Thomas told the accountant he had been kidnapped to settle a previous business deal, according to the FBI affidavit.

Thomas' son informed the FBI that the only real business dispute his father ever had was a fight with Jandreau over control of Jesus Loves You Inc., a home for retarded and severely disturbed boys.

Thomas donated money and 70 acres in northeast Hillsborough County to help start the home, and Jandreau served as director.

Thomas sued in 1981 to block Jandreau's attempted sale of the property to a different organization Jandreau solely controlled. Jandreau eventually lost any claim to the property, which now is home to a residential child-abuse prevention program.

On Jan. 15, again around 2 p.m., Carter, the accountant, received another call, which was tape-recorded. The caller claimed to have Thomas, and stated, "This was a fight between him and I . . ." and that he would call again.

At 3 p.m., the caller told Carter to go to a pay phone at a Lakeland convenience store and await a third call.

About 35 minutes later, the caller told Carter, on the pay phone, to transfer $5-million to a bank in Austria, and said that once the transfer was complete, Thomas would be released.

Carter told agents the voice on all three calls sounded like Jandreau's, whom Carter had known and done business with. Thomas' son and his secretary also identified the voice as Jandreau's after hearing the recordings.
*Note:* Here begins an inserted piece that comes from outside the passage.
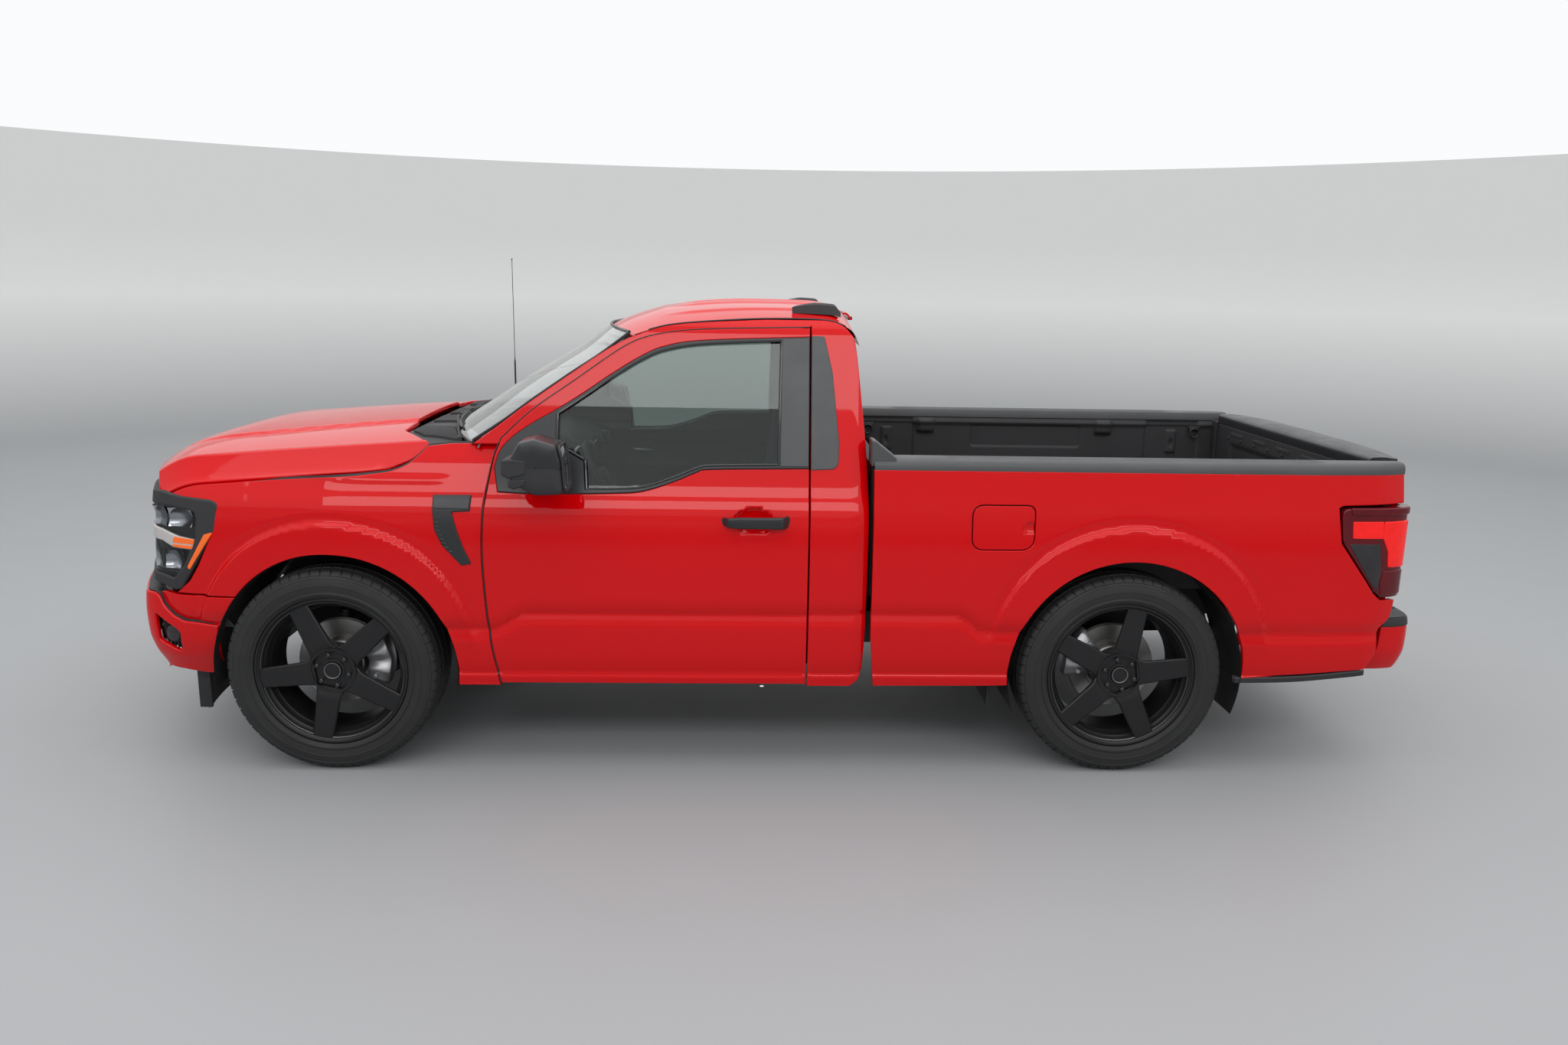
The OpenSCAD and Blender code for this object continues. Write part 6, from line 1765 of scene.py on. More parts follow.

Though 66-year-old Thomas was released unharmed about eight hours after the last ransom phone call, Kensel said Friday no money was paid for the release.

Thomas was dropped at a North Tampa shopping center shortly after midnight Jan. 16. He called his family from a pay phone and then calmly rode the 10 miles home in a taxi cab.

In the following weeks, Tampa's society and business leaders buzzed with wonder and rumor about Thomas' ordeal. He has made no public comment.